§ **Given instruction**
Report how many lines contain "tree", with no other words.

*** Records shown

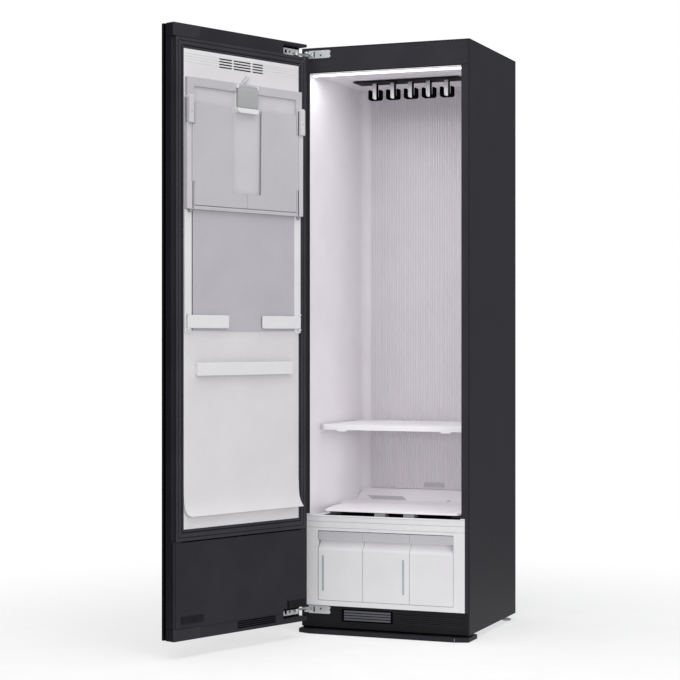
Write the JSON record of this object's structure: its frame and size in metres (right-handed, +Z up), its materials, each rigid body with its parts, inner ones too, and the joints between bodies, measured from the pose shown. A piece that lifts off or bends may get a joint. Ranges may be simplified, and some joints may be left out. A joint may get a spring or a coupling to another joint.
{
  "type": "clothes care steam cabinet",
  "caption": "Tall black steam cabinet for clothes, with a white lit cavity, moving hooks, a shelf, water tanks and a full-height door that carries a trouser press.",
  "frame": {"origin": "on the floor, on the cabinet's centreline, in the plane of its front face", "axes": "+X to the right of a person facing the cabinet, +Y from the front to the back, +Z up"},
  "size_m": [0.7947, 1.1989, 1.96],
  "materials": {
    "black_paint": "satin black coat, faint fine texture, slightly blue",
    "black_plastic": "matt black moulding",
    "black_rubber": "soft black seal rubber, ribbed",
    "white_plastic": "smooth off-white moulding, soft sheen",
    "grey_plastic": "smooth light grey moulding",
    "nickel": "bright nickel plate",
    "sheet_steel": "bare zinc-coated sheet",
    "compressor_iron": "black painted iron shell",
    "fin_aluminium": "thin bare aluminium fins",
    "light_lens": "frosted white diffuser over the lamp strip"
  },
  "bodies": {
    "cabinet": {"side_panel_right": "black_paint", "side_panel_left": "black_paint", "top_cover": "black_paint", "back_panel": "sheet_steel", "cord_gland": "black_rubber", "base_pan": "sheet_steel", "base_bar": "black_plastic", "rear_foot_left": "grey_plastic", "rear_foot_right": "grey_plastic", "toe_kick": "black_plastic", "top_rail": "black_paint", "stile_right": "black_paint", "stile_left": "black_paint", "cavity_liner": "white_plastic", "fluted_back_wall": "white_plastic", "cavity_ceiling": "white_plastic", "light_bar": "light_lens", "cavity_floor": "white_plastic", "lower_fascia": "white_plastic", "tank_bay": "grey_plastic", "hanger_track": "sheet_steel", "hanger_motor": "sheet_steel", "compressor": "compressor_iron", "heat_exchanger": "fin_aluminium", "blower_housing": "black_plastic", "steam_generator": "sheet_steel", "water_pump": "black_plastic", "control_box": "grey_plastic", "hinge_plate_top": "nickel", "hinge_plate_bottom": "nickel"},
    "door": {"door_front_panel": "black_paint", "door_core": "black_plastic", "door_frame": "black_plastic", "door_seal": "black_rubber", "door_lower_cover": "black_plastic", "door_liner": "white_plastic", "press_frame": "white_plastic", "trouser_board": "grey_plastic", "trouser_rest_bar": "white_plastic", "hinge_arm_top": "nickel", "hinge_arm_bottom": "nickel"},
    "hinge_body_links": {"hinge_link_body_top": "nickel", "hinge_link_body_bottom": "nickel"},
    "hinge_door_links": {"hinge_link_door_top": "nickel", "hinge_link_door_bottom": "nickel"},
    "clip_lid": {"clip_lid": "grey_plastic"},
    "press_leaf_hinge_side": {"press_leaf_hinge_side": "grey_plastic"},
    "press_leaf_free_side": {"press_leaf_free_side": "grey_plastic"},
    "holder_arm_hinge_side": {"holder_arm_hinge_side": "white_plastic"},
    "holder_arm_free_side": {"holder_arm_free_side": "white_plastic"},
    "hanger_bar": {"hanger_bar": "black_plastic"},
    "hanger_crank": {"hanger_crank": "grey_plastic"},
    "shelf": {"shelf": "white_plastic"},
    "floor_plate": {"floor_plate": "white_plastic", "lint_filter": "grey_plastic"},
    "water_tank": {"water_tank": "white_plastic"},
    "drain_tank": {"drain_tank": "white_plastic"},
    "side_drawer": {"side_drawer": "white_plastic"},
    "blower_fan": {"blower_fan": "grey_plastic"}
  },
  "joints": [
    {"name": "door_swing", "type": "hinge", "parent": "cabinet", "child": "door", "pos_m": [-0.2992, -0.0718, 1], "axis": [0, 0, -1], "range_deg": [-110.7, 0]},
    {"name": "hinge_body_link_turn", "type": "hinge", "parent": "cabinet", "child": "hinge_body_links", "pos_m": [-0.262, -0.011, 1.008], "axis": [0, 0, -1], "range_deg": [-65.5, 0]},
    {"name": "hinge_door_link_turn", "type": "hinge", "parent": "door", "child": "hinge_door_links", "pos_m": [-0.26617, -0.11678, 1.008], "axis": [0, 0, 1], "range_deg": [-185.5, 0]},
    {"name": "press_leaf_hinge_side_swing", "type": "hinge", "parent": "door", "child": "press_leaf_hinge_side", "pos_m": [-0.24513, -0.16011, 1.556], "axis": [0, 0, 1], "range_deg": [0, 95]},
    {"name": "press_leaf_free_side_swing", "type": "hinge", "parent": "door", "child": "press_leaf_free_side", "pos_m": [-0.40949, -0.5951, 1.556], "axis": [0, 0, -1], "range_deg": [0, 95]},
    {"name": "clip_lid_swing", "type": "hinge", "parent": "door", "child": "clip_lid", "pos_m": [-0.3231, -0.3792, 1.783], "axis": [-0.3535, -0.9354, 0], "range_deg": [0, 95]},
    {"name": "holder_arm_hinge_side_swing", "type": "hinge", "parent": "door", "child": "holder_arm_hinge_side", "pos_m": [-0.24285, -0.14334, 1.038], "axis": [0, 0, 1], "range_deg": [0, 90]},
    {"name": "holder_arm_free_side_swing", "type": "hinge", "parent": "door", "child": "holder_arm_free_side", "pos_m": [-0.41888, -0.60919, 1.038], "axis": [0, 0, -1], "range_deg": [0, 90]},
    {"name": "hanger_shake", "type": "slide", "parent": "cabinet", "child": "hanger_bar", "axis": [1, 0, 0], "range_m": [-0.014, 0.014]},
    {"name": "hanger_crank_turn", "type": "hinge", "parent": "cabinet", "child": "hanger_crank", "pos_m": [0, 0.23, 1.89], "axis": [0, 0, 1], "range_deg": [-45, 45]},
    {"name": "shelf_slide", "type": "slide", "parent": "cabinet", "child": "shelf", "axis": [0, -1, 0], "range_m": [0, 0.15]},
    {"name": "floor_plate_lift", "type": "slide", "parent": "cabinet", "child": "floor_plate", "axis": [0, 0, 1], "range_m": [0, 0.12]},
    {"name": "water_tank_slide", "type": "slide", "parent": "cabinet", "child": "water_tank", "axis": [0, -1, 0], "range_m": [0, 0.2]},
    {"name": "drain_tank_slide", "type": "slide", "parent": "cabinet", "child": "drain_tank", "axis": [0, -1, 0], "range_m": [0, 0.2]},
    {"name": "side_drawer_slide", "type": "slide", "parent": "cabinet", "child": "side_drawer", "axis": [0, -1, 0], "range_m": [0, 0.2]},
    {"name": "blower_fan_spin", "type": "hinge", "parent": "cabinet", "child": "blower_fan", "pos_m": [-0.15, 0.438, 0.19], "axis": [0, 1, 0], "continuous": true}
  ],
  "couplings": [
    {"joint": "hinge_body_link_turn", "follows": "door_swing", "ratio": 0.589},
    {"joint": "hinge_door_link_turn", "follows": "door_swing", "ratio": 1.67},
    {"joint": "hanger_crank_turn", "follows": "hanger_shake", "rad_per_m": -55.37}
  ]
}
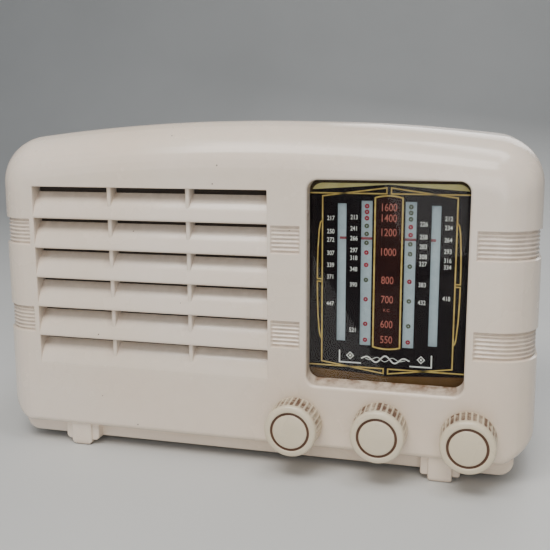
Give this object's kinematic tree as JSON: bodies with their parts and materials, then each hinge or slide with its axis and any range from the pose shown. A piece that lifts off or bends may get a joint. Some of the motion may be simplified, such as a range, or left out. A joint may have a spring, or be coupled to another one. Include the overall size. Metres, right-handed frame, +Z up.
{
  "type": "table radio",
  "caption": "Moulded ivory table radio with a louvred speaker grille, an upright glass tuning dial and a row of round knobs; free-standing.",
  "frame": {"origin": "centre of the footprint on the resting plane, under the feet", "axes": "+X to the right seen from the front, the front faces -Y, +Z up"},
  "size_m": [0.331, 0.1856, 0.2036],
  "materials": {
    "cabinet_moulding": "warm ivory moulded plastic, polished, slightly aged",
    "knob_moulding": "yellowed ivory moulded plastic with a dark ring groove",
    "dial_glass": "black screen-printed glass with gold lines and translucent strips",
    "grille_cloth": "dark brown woven cloth",
    "fibre_board": "brown pressed fibre board",
    "plated_steel": "dull cadmium plate",
    "cone_paper": "black felted paper",
    "magnet_core": "dark varnished laminations and magnet",
    "reflector": "cream painted steel",
    "pointer_enamel": "dark red enamel",
    "aluminium": "satin",
    "waxed_cord": "waxed braided cord",
    "brass": "plain turned brass",
    "winding_wrap": "varnished paper over wire",
    "valve_glass": "clear glass",
    "phenolic": "dark brown phenolic",
    "lead_braid": "brown cotton braid over rubber",
    "plug_moulding": "dark brown moulded plastic"
  },
  "bodies": {
    "root": {"cabinet": "cabinet_moulding", "grille_cloth": "grille_cloth", "speaker_baffle": "fibre_board", "speaker_frame": "plated_steel", "speaker_surround": "cone_paper", "speaker_magnet": "magnet_core", "output_transformer": "magnet_core", "dial_glass": "dial_glass", "dial_plate": "reflector", "pointer_rail": "plated_steel", "gang_frame": "aluminium", "dial_cord": "waxed_cord", "spindle_bush": "brass", "volume_control": "plated_steel", "tone_control": "plated_steel", "volume_nut": "brass", "tone_nut": "brass", "chassis": "plated_steel", "mains_transformer": "magnet_core", "mains_transformer_coil": "winding_wrap", "filter_capacitor": "aluminium", "aerial_coil": "winding_wrap", "dial_lamp": "valve_glass", "rear_cover": "fibre_board", "mains_lead": "lead_braid", "mains_plug": "plug_moulding", "speaker_screw_1": "brass", "cover_screw_1": "brass", "valve_1": "valve_glass", "valve_socket_1": "phenolic", "speaker_screw_2": "brass", "cover_screw_2": "brass", "valve_2": "valve_glass", "valve_socket_2": "phenolic", "speaker_screw_3": "brass", "cover_screw_3": "brass", "valve_3": "valve_glass", "valve_socket_3": "phenolic", "speaker_screw_4": "brass", "cover_screw_4": "brass", "valve_4": "valve_glass", "valve_socket_4": "phenolic", "chassis_bolt_1": "brass", "if_can_1": "aluminium", "chassis_bolt_2": "brass", "if_can_2": "aluminium"},
    "volume": {"volume_knob": "knob_moulding", "volume_shaft": "aluminium"},
    "tuning": {"tuning_knob": "knob_moulding", "tuning_spindle": "plated_steel"},
    "tone": {"tone_knob": "knob_moulding", "tone_shaft": "aluminium"},
    "pointer": {"dial_pointer": "pointer_enamel"},
    "drum": {"tuning_drum": "aluminium", "gang_rotor": "aluminium"},
    "upper_pulley": {"pulley_upper": "brass"},
    "lower_pulley": {"pulley_lower": "brass"},
    "cone": {"speaker_cone": "cone_paper"}
  },
  "joints": [
    {"name": "volume_turn", "type": "hinge", "parent": "root", "child": "volume", "pos_m": [0.0312, -0.0758, 0.0296], "axis": [0, 1, 0], "range_deg": [0, 300]},
    {"name": "tuning_turn", "type": "hinge", "parent": "root", "child": "tuning", "pos_m": [0.0806, -0.0758, 0.0307], "axis": [0, 1, 0], "range_deg": [-974, 335]},
    {"name": "tone_turn", "type": "hinge", "parent": "root", "child": "tone", "pos_m": [0.1297, -0.0758, 0.0296], "axis": [0, 1, 0], "range_deg": [-135, 135]},
    {"name": "pointer_travel", "type": "slide", "parent": "root", "child": "pointer", "axis": [0, 0, 1], "range_m": [-0.0596, 0.0206]},
    {"name": "drum_turn", "type": "hinge", "parent": "root", "child": "drum", "pos_m": [0.104, -0.054, 0.076], "axis": [0, 1, 0], "range_deg": [-46.3, 134.2]},
    {"name": "upper_pulley_turn", "type": "hinge", "parent": "root", "child": "upper_pulley", "pos_m": [0.065, -0.054, 0.169], "axis": [0, 1, 0], "range_deg": [-682.5, 235]},
    {"name": "lower_pulley_turn", "type": "hinge", "parent": "root", "child": "lower_pulley", "pos_m": [0.065, -0.054, 0.062], "axis": [0, 1, 0], "range_deg": [-682.5, 235]},
    {"name": "cone_travel", "type": "slide", "parent": "root", "child": "cone", "axis": [0, 1, 0], "range_m": [-0.001, 0.001]}
  ],
  "couplings": [
    {"joint": "pointer_travel", "follows": "tuning_turn", "m_per_rad": 0.0035},
    {"joint": "drum_turn", "follows": "tuning_turn", "ratio": -0.13747},
    {"joint": "upper_pulley_turn", "follows": "tuning_turn", "ratio": 0.7},
    {"joint": "lower_pulley_turn", "follows": "tuning_turn", "ratio": 0.7}
  ]
}
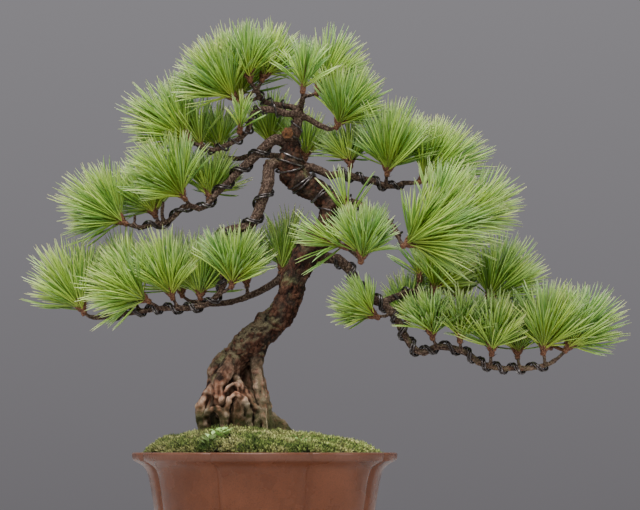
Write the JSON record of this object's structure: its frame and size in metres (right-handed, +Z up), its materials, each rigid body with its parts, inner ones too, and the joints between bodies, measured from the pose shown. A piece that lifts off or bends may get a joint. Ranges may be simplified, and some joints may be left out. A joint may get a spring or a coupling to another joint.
{
  "type": "bonsai tree in a pot",
  "caption": "Wired pine bonsai with bare gnarled roots and needle tufts, planted in moss-topped soil in a round lobed clay pot.",
  "frame": {"origin": "bottom centre of the bounding box, on the plane of the pot's feet; the pot's own axis stands 59.3 mm to the -X side of it", "axes": "+Z up the tree; +X to the right of the front view, the way the long lower branch reaches; -Y towards the front"},
  "size_m": [0.5596, 0.25, 0.5087],
  "materials": {
    "clay": "satin",
    "bark": "matte",
    "needles": "satin",
    "moss": "matte",
    "soil": "matte",
    "training_wire": "satin",
    "netting": "matte",
    "clip_wire": "satin"
  },
  "bodies": {
    "root": {"pot": "clay", "drainage_mesh_left": "netting", "drainage_mesh_right": "netting", "mesh_clip_left": "clip_wire", "mesh_clip_right": "clip_wire", "soil": "soil", "moss_carpet": "moss", "trunk_and_branches": "bark", "needles_back_left_1": "needles", "needles_back_left_2": "needles", "needles_back_left_3": "needles", "needles_back_upper_1": "needles", "needles_back_upper_2": "needles", "needles_crown_1": "needles", "needles_crown_2": "needles", "needles_crown_3": "needles", "needles_crown_4": "needles", "needles_crown_5": "needles", "needles_crown_6": "needles", "needles_crown_7": "needles", "needles_lower_left_1": "needles", "needles_lower_left_2": "needles", "needles_lower_left_3": "needles", "needles_lower_left_4": "needles", "needles_lower_left_5": "needles", "needles_lower_left_6": "needles", "needles_lower_right_1": "needles", "needles_lower_right_10": "needles", "needles_lower_right_11": "needles", "needles_lower_right_12": "needles", "needles_lower_right_2": "needles", "needles_lower_right_3": "needles", "needles_lower_right_4": "needles", "needles_lower_right_5": "needles", "needles_lower_right_6": "needles", "needles_lower_right_7": "needles", "needles_lower_right_8": "needles", "needles_lower_right_9": "needles", "needles_middle_left_1": "needles", "needles_middle_left_2": "needles", "needles_middle_left_3": "needles", "needles_middle_left_4": "needles", "needles_middle_right_1": "needles", "needles_middle_right_2": "needles", "needles_middle_right_3": "needles", "needles_middle_right_4": "needles", "needles_upper_left_1": "needles", "needles_upper_left_2": "needles", "needles_upper_left_3": "needles", "needles_upper_right_1": "needles", "needles_upper_right_2": "needles", "needles_upper_right_3": "needles", "wire_crown_left": "training_wire", "wire_left_lower": "training_wire", "wire_left_middle": "training_wire", "wire_left_upper": "training_wire", "wire_right_inner": "training_wire", "wire_right_lower": "training_wire", "wire_right_middle": "training_wire", "wire_right_upper": "training_wire"}
  },
  "joints": []
}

******

§ **Task solution**
3